Tidak dapat diragukan bahwa hanya sekedar berbuat dengan amal-amal anggota tubuh tanpa disertai kehadiran hati dan menghadap diri kepada Allah, maka bisa menimbulkan tiga macam kerusakan ini dan juga lain-lainnya. Yang demikian ini tidak banyak memberikan manfaat di dunia maupun di akhirat, seperti amal yang tidak memperhatikan ketentuan perintah dan tidak disertai keikhlasan kepada Allah. Sekalipun amal itu banyak, tapi tidak banyak bermanfaat dan hanya melelahkan. Sesungguhnya Allah tidak menetapkan pahala bagi hamba dari shalatnya kecualiyang dia hayati secara sungguh-sungguh. Begitu pula setiap ibadah yang mengharuskan adanya kekhusyu’an.
Sedangkan kendala taubatnya orang-orang kelas menengah ialah menganggap sedikit kedurhakaannya. Tentu saja ini merupakan sikap yang lancang dan merasa dirinya dalam keadaan terjaga dari kesalahan.
Dengan kata lain, menganggap kedurhakaannya hanya sedikit adalah perbuatan dosa, sebagaimana menganggap ketaatannya banyak, juga dosa.
Orang yang arif ialah yang memandang kebaikan-kebaikannya remeh dan dosa-dosanya besar.
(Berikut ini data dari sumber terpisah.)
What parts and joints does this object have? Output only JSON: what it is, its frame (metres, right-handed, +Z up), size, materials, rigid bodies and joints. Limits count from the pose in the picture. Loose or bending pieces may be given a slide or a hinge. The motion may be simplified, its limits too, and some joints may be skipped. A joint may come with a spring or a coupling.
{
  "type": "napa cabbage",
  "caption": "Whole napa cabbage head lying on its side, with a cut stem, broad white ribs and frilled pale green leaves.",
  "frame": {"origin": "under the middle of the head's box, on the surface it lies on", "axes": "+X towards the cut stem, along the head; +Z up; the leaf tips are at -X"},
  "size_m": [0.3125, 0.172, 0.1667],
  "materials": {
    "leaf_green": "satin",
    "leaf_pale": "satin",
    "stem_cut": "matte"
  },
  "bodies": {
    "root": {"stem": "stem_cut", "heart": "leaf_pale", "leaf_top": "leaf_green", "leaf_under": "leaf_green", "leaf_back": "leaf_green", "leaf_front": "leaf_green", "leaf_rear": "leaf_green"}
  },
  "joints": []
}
Selagi kebaikan-kebaikannya dianggap kecil, maka ia menjadi besar di sisi Allah. Selagi kebaikan-kebaikan itu terasa banyak dan besar di dalam hatimu, maka ia menjadi sedikit dan kecil di sisi Allah. Begitu pula sebaliknya yang berkaitan dengan keburukan. Siapa yang mengetahui hak-hak Allah dan melaksanakan ibadah sesuai dengan keagungan-Nya, maka kebaikan-kebaikannya tampak menjadi kecil, dan dia merasa tidak bisa selamat dari siksaan-Nya.
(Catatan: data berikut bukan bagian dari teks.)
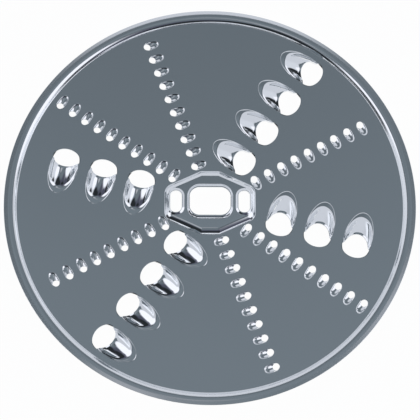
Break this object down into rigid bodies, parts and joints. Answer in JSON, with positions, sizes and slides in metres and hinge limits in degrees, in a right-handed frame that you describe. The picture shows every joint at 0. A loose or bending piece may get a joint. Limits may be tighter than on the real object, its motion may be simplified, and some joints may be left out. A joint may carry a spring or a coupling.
{
  "type": "reversible shredding disc",
  "caption": "Flat round shredding disc of stamped stainless sheet with coarse hooded teeth on one face, fine teeth on the other, a stepped-up rim and a raised boss with a rectangular drive hole.",
  "frame": {"origin": "on the spin axis at the middle of the drive hole, in the plane of the flat top face", "axes": "+Z out of the face with the coarse hoods, +X along the long side of the drive hole, +Y across it"},
  "size_m": [0.123, 0.123, 0.0045],
  "materials": {
    "stainless_sheet": "bright rolled stainless sheet, polished by the stamping tools on the raised teeth"
  },
  "bodies": {
    "root": {"shredding_disc": "stainless_sheet"}
  },
  "joints": []
}
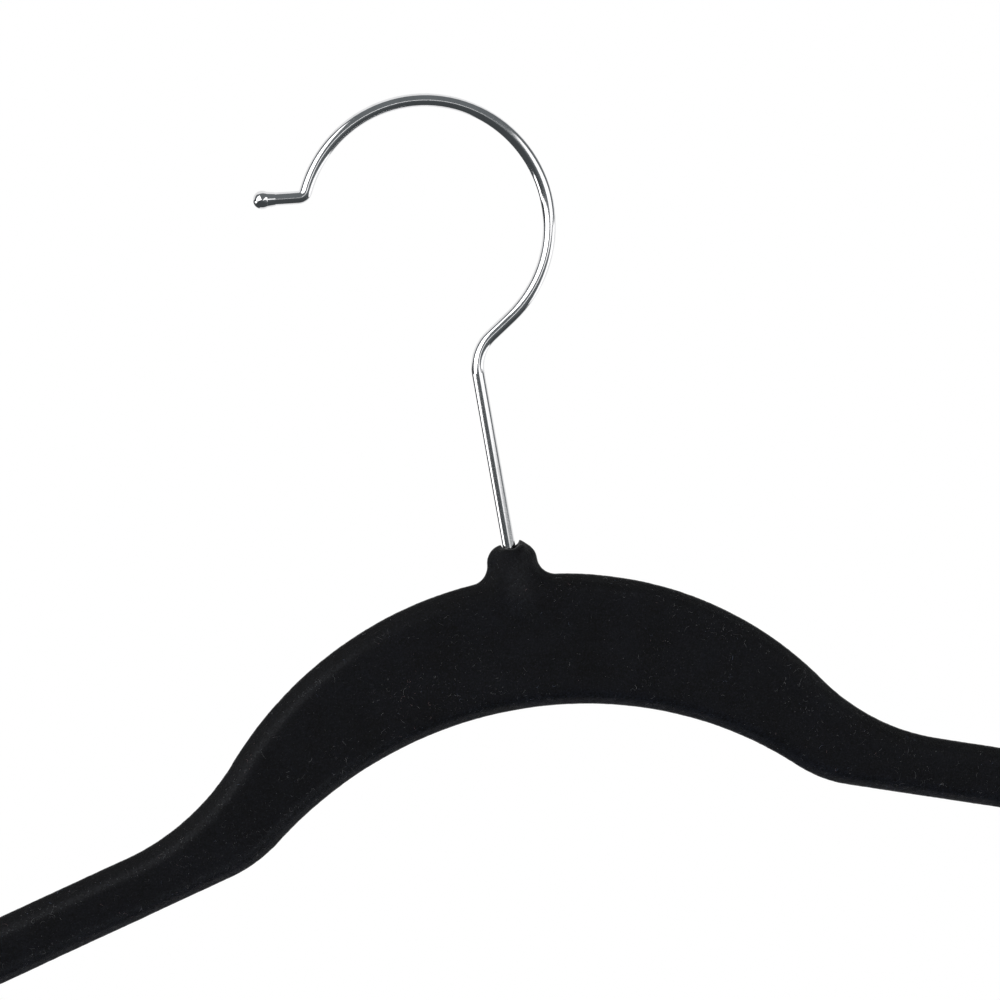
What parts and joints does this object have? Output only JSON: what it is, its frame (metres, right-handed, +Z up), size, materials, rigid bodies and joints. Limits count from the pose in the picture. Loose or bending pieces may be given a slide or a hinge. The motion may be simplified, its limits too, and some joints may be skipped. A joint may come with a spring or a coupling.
{
  "type": "clothes hanger",
  "caption": "Slim arched clothes hanger with a velvet-flocked body, straight sloping arms with strap notches, and a round wire hook that swivels in a central boss.",
  "frame": {"origin": "the point on the inner side of the hook, straight above the swivel axis, that rests on the rail", "axes": "+Z up along the swivel axis, +X along the arms, the front faces -Y; the hook's mouth opens towards -X"},
  "size_m": [0.445, 0.0076, 0.2196],
  "materials": {
    "chrome_wire": "bright chrome plate on round steel wire",
    "chrome_ball": "bright chrome plate",
    "collar_steel": "turned",
    "bush_brass": "knurled outside, reamed inside",
    "core_plastic": "moulded, dull",
    "black_flock": "short dense velvet flock"
  },
  "bodies": {
    "hook": {"hook_wire": "chrome_wire", "hook_tip_ball": "chrome_ball", "stop_collar": "collar_steel"},
    "hanger_body": {"hanger_core": "core_plastic", "swivel_bush": "bush_brass", "velvet_flock": "black_flock"}
  },
  "joints": [
    {"name": "hook_swivel", "type": "hinge", "parent": "hook", "child": "hanger_body", "pos_m": [0, 0, -0.0977], "axis": [0, 0, 1], "continuous": true}
  ]
}
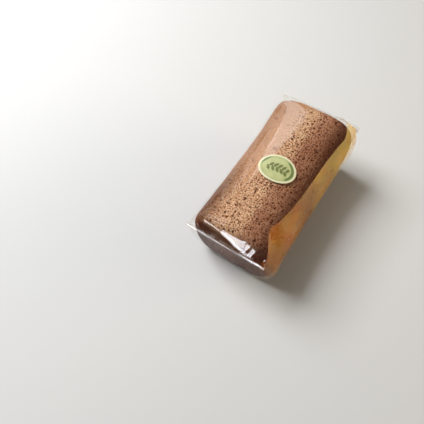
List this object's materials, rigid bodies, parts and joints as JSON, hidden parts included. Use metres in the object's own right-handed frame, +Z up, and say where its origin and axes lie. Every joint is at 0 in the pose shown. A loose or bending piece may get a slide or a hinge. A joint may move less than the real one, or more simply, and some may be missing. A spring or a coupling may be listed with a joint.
{
  "type": "roll cake",
  "caption": "Uncut sponge roll cake in a clear gusseted film bag, heat-sealed at both ends, with an oval paper sticker on its crown.",
  "frame": {"origin": "on the surface that the cake rests on, under the middle of the bag", "axes": "+X across the cake, +Y along its length from the near seal to the far seal, +Z up through the sticker"},
  "size_m": [0.0826, 0.1584, 0.0647],
  "materials": {
    "film_and_sponge": "clear glossy film over brown porous sponge",
    "label_paper": "semi-gloss paper sticker, pale green with a cream rim"
  },
  "bodies": {
    "root": {"film_bag": "film_and_sponge", "label": "label_paper"}
  },
  "joints": []
}
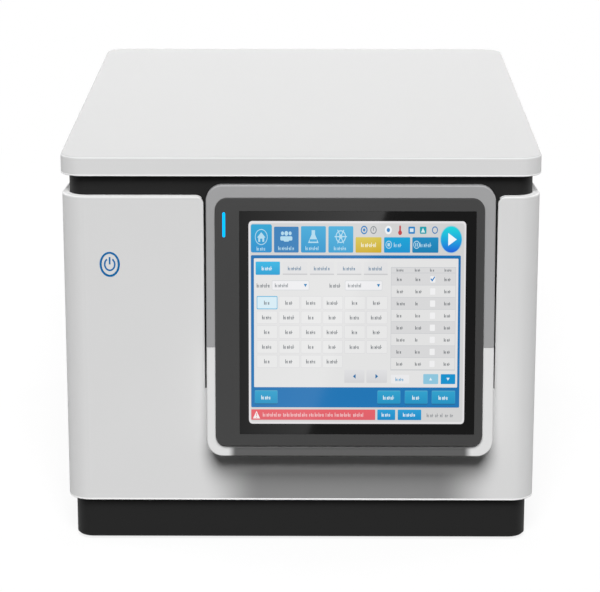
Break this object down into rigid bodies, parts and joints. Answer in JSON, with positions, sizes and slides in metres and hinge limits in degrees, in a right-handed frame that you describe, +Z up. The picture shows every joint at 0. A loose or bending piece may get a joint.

Sedangkan kendala taubatnya orang-orang yang khusus adalah membuang-buang waktu, lalu lama-kelamaan menjurus kepada kekurangan, memadamkan cahaya pengawasan dan mengeruhkan kebersamaan dengan Allah. Maksud membuang-buang waktu di sini bukan berarti menghabiskan waktu dalam kedurhakaan dan canda atau meninggalkan kewajiban. Sebab andaikan mereka berbuat seperti ini,berarti mereka bukan termasuk orang-orang yang khusus, tapi orang-orang awam. Waktu bagi mereka mempunyai pengertian yang spesifik. Bahkan di antara mereka ada yang menyebut waktu di sini adalah kebenaran. Ada pula yang mengartikannya kebenaran yang diselami hamba, atau pengertian-pengertian lain yang serupa. Kendala taubat golongan ini ialah dengan membuang waktu-waktu khusus dan yang sebaiknya digunakan bersa-ma Allah dan tidak dikotori debu.
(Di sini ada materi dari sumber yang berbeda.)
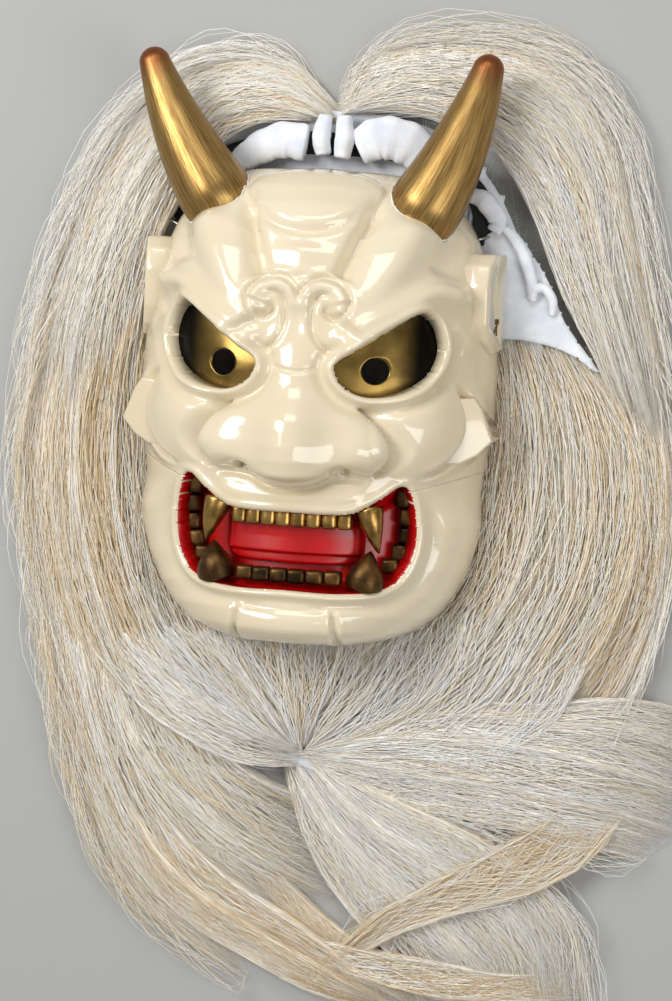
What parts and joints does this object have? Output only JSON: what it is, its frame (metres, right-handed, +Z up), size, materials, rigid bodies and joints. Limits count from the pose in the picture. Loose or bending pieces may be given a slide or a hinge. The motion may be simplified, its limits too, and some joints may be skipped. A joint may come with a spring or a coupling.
{
  "type": "noh mask",
  "caption": "Horned demon dance mask of lacquered wood with gilt horns and teeth, on a cotton cap with long white hair, lying on its back.",
  "frame": {"origin": "on the surface that the wig lies on, under the middle of the face", "axes": "+Z up out of the face, +Y towards the forehead and horns, +X towards the mask's own left cheek"},
  "size_m": [0.2942, 0.4174, 0.094],
  "materials": {
    "lacquer": "gloss ivory lacquer over gesso on carved wood",
    "red_lacquer": "gloss vermilion lacquer",
    "plain_wood": "bare",
    "gilt": "gold leaf, rubbed",
    "gilt_horn": "brushed gold over vermilion lacquer",
    "dark_gilt": "tarnished",
    "brass_sheet": "polished, worn",
    "steel_wire": "bright wire",
    "cotton": "plain weave, washed",
    "black_elastic": "woven elastic",
    "white_hair": "long animal hair, combed"
  },
  "bodies": {
    "mask_and_wig": {"face_shell": "lacquer", "jaw_shell": "lacquer", "jaw_dowels": "plain_wood", "mouth_lining": "red_lacquer", "tongue": "red_lacquer", "upper_teeth": "gilt", "lower_teeth": "gilt", "left_horn": "gilt_horn", "right_horn": "gilt_horn", "left_eye_plate": "brass_sheet", "right_eye_plate": "brass_sheet", "upper_left_fang": "gilt", "upper_right_fang": "gilt", "lower_left_fang": "gilt", "lower_right_fang": "gilt", "left_molars": "dark_gilt", "right_molars": "dark_gilt", "left_loop": "cotton", "right_loop": "cotton", "head_strap": "black_elastic", "cap_back": "cotton", "cap_fold_left": "cotton", "cap_fold_right": "cotton", "centre_loop": "cotton", "side_panel": "cotton", "side_strip": "cotton", "side_loop": "cotton", "bib_cloth": "cotton", "back_hair": "white_hair", "bib_hair": "white_hair", "crown_hair_left": "white_hair", "crown_hair_right": "white_hair", "side_hair_left": "white_hair", "side_hair_right": "white_hair", "outer_lock_left": "white_hair", "outer_lock_right": "white_hair", "lower_lock_left": "white_hair", "lower_lock_right": "white_hair"},
    "left_ring_body": {"left_ring": "steel_wire"},
    "right_ring_body": {"right_ring": "steel_wire"}
  },
  "joints": [
    {"name": "left_ring_swing", "type": "hinge", "parent": "mask_and_wig", "child": "left_ring_body", "pos_m": [0.0665, 0.08, 0.0209], "axis": [0.9586, 0.2849, 0], "range_deg": [-12, 12]},
    {"name": "right_ring_swing", "type": "hinge", "parent": "mask_and_wig", "child": "right_ring_body", "pos_m": [-0.0665, 0.08, 0.0209], "axis": [-0.9586, 0.2849, 0], "range_deg": [-12, 12]}
  ]
}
Ada pula kedudukan taubat yang lebih tinggi dan lebih khusus dari gambaran-gambaran ini, yang tidak diketahui kecuali orang-orang khusus, yang menganggap perbuatan, perkataan dan tindakannya masih terlalu sedikit untuk memenuhi hak kekasihnya. Mereka tidak melihat apa yang ada pada dirinya kecuali dari sisi kekurangannya saja, melihat keadaan kekasihnya lebih agung, kekuasaannya lebih tinggi dari sekedar meridhai amalnya. Mereka adalah orang-orang yang paling menghinakan amalnya sendiri. Jika mereka merasa tidak mampu memenuhi hak kekasihnya, maka mereka bertaubat seperti taubatnya orang yang melakukan dosa besar. Jadi taubat tidak pernah mereka tinggalkan. Taubat mereka merupakan satu warna tertentu, sedangkan taubat selain mereka merupakan warna lain yang berbeda, sehingga tampak jelas perbedaannya.
Taubat tidak dianggap sempurna kecuali dengan membebaskan hati dari maksud-maksud selain Allah, kemudian mengetahui alasan dari taubat itu, kemudian bertaubat setelah tahu alasan tersebut. Jika sudah begitu keadaannya, maka dia akan beribadah kepada Allah semata sesuaidengan perintah-Nya, tidak menyekutukan-Nya dan memohon pertolongan kepada-Nya, sehingga semua yang ada pada dirinya bagi Allah dan bersama Allah. Yang demikian ini tidak akan terjadi kecuali orang yangsudah dikuasai rasa cinta, hatinya dipenuhi cinta kepada Allah, diisi pengagungan, kepasrahan dan ketundukan kepada-Nya.